Would a riverine version of The Clock tell us anything new about our changing relationship with rivers? Films are a repository of memories, preserving moments of time that seem to make it possible to step into the same river twice. But while we can re-watch Paul Robeson singing by the Mississippi in Showboat, real rivers don’t just keep rolling along. How many of those that can be seen in old films would now look recognisably the same? How many have been dammed, developed or denuded of wildlife? Landscape has changed in the last hundred years more profoundly than styles of music and fashion and acting. The Clock, without a narrative for the viewer to follow, focuses attention on film’s accidental record of what has gone and what has remained. We may not notice change around us but when we return to a favourite place we recognise what has altered. Revisiting a river is, in this way, different from revisiting a cinema or an art exhibition. As Thoreau says in Walden, “time is but the stream I go a-fishing in. I drink at it; but while I drink I see the sandy bottom and detect how shallow it is. Its thin current slides away, but eternity remains.”
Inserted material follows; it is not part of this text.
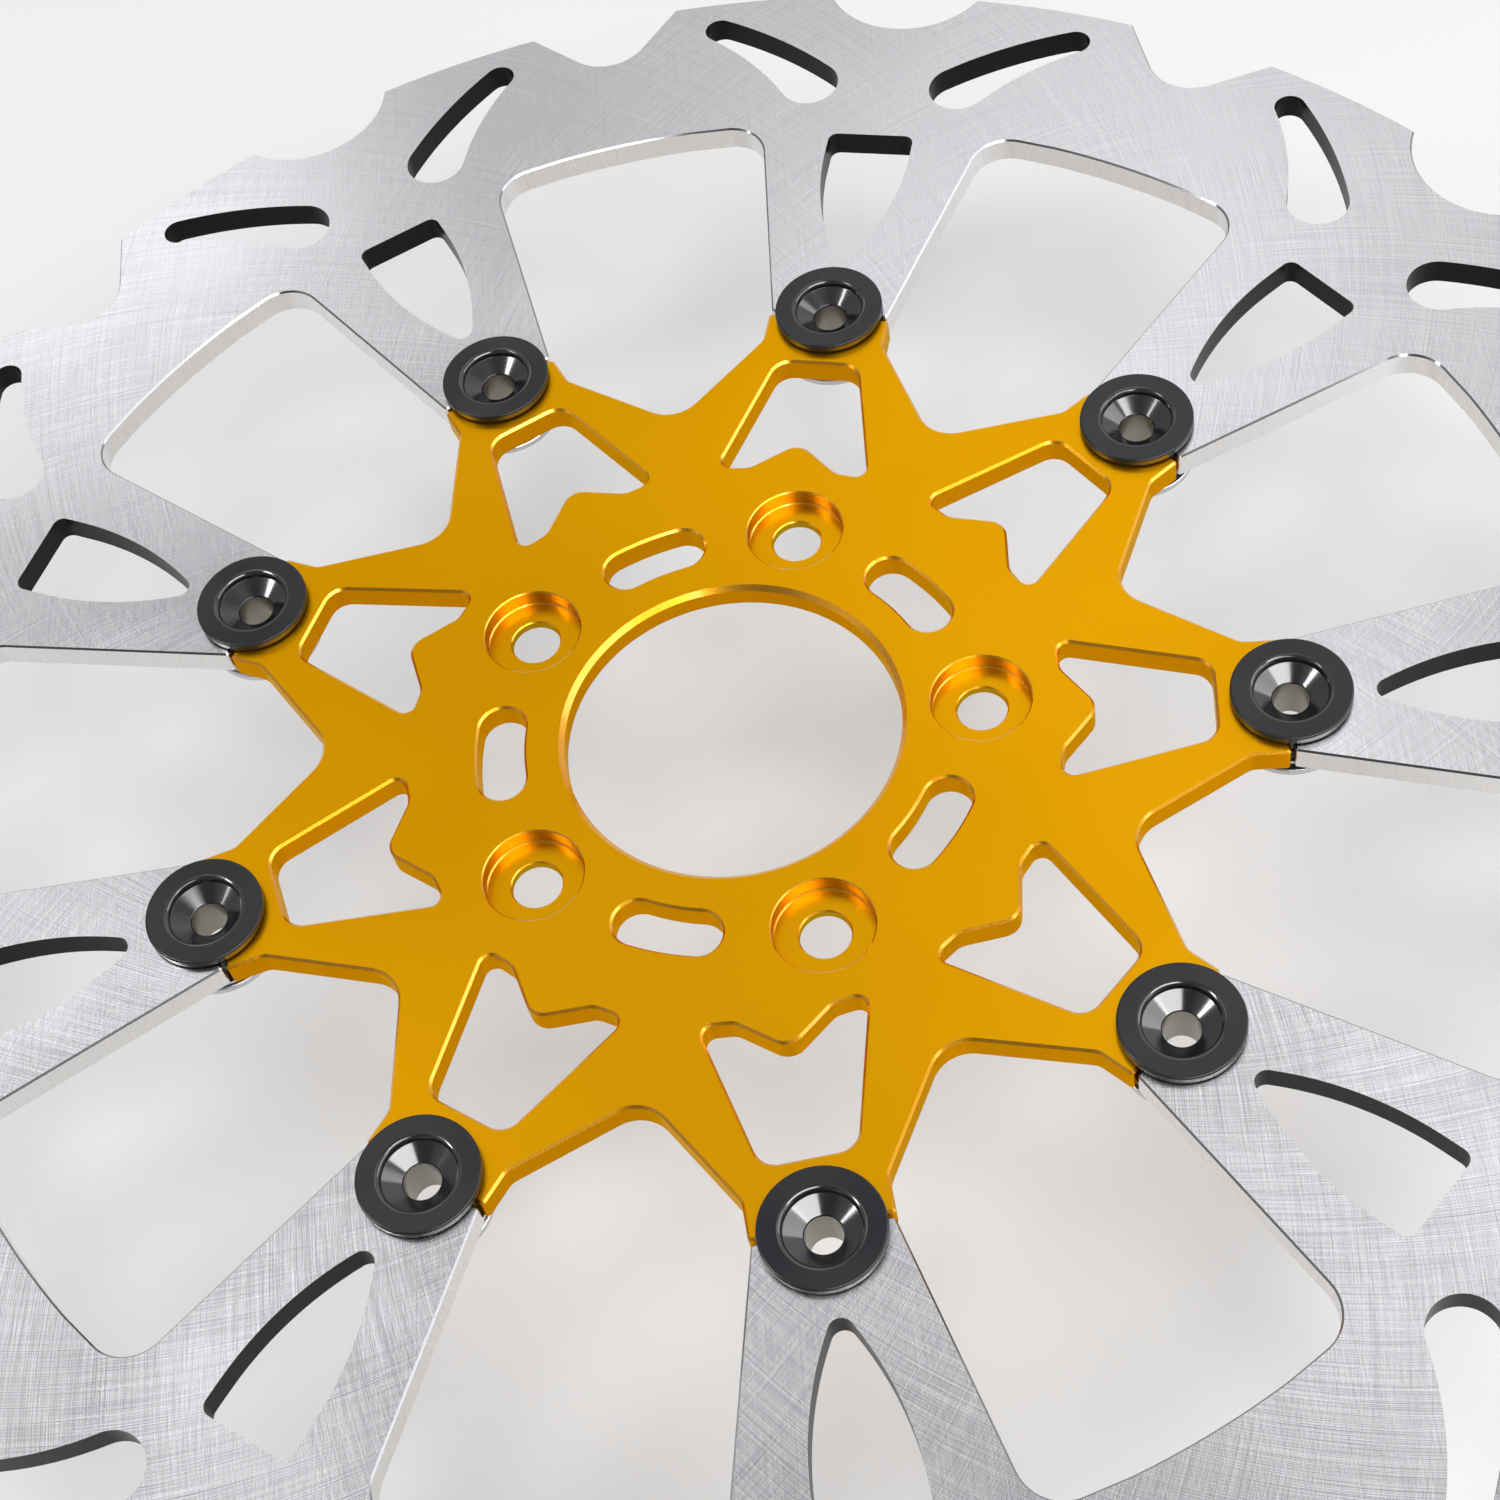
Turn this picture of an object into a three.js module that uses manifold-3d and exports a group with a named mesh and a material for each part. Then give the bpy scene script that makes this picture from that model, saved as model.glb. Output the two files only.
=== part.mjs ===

* The four rivers in these images appear in ‘The African Queen’, ‘A River Runs Through It’, ‘The Bridge on the River Kwai’ and ‘No Country for Old Men’. Do we remember landscape features in films specifically enough to recognise them in photographs like these? Perhaps we recognise the atmosphere more than the shape of the river itself. Guessing a film title from one still with no actors is probably no easier than attempting a music quiz where you are only played a single note. But even a note will tell you something about when a record was made and, similarly, it may be possible to tell when these rivers were filmed just from the aspect ratio and colour quality. Whether film images feature clocks or rivers or anything else, they will always have something to say about the passing of time.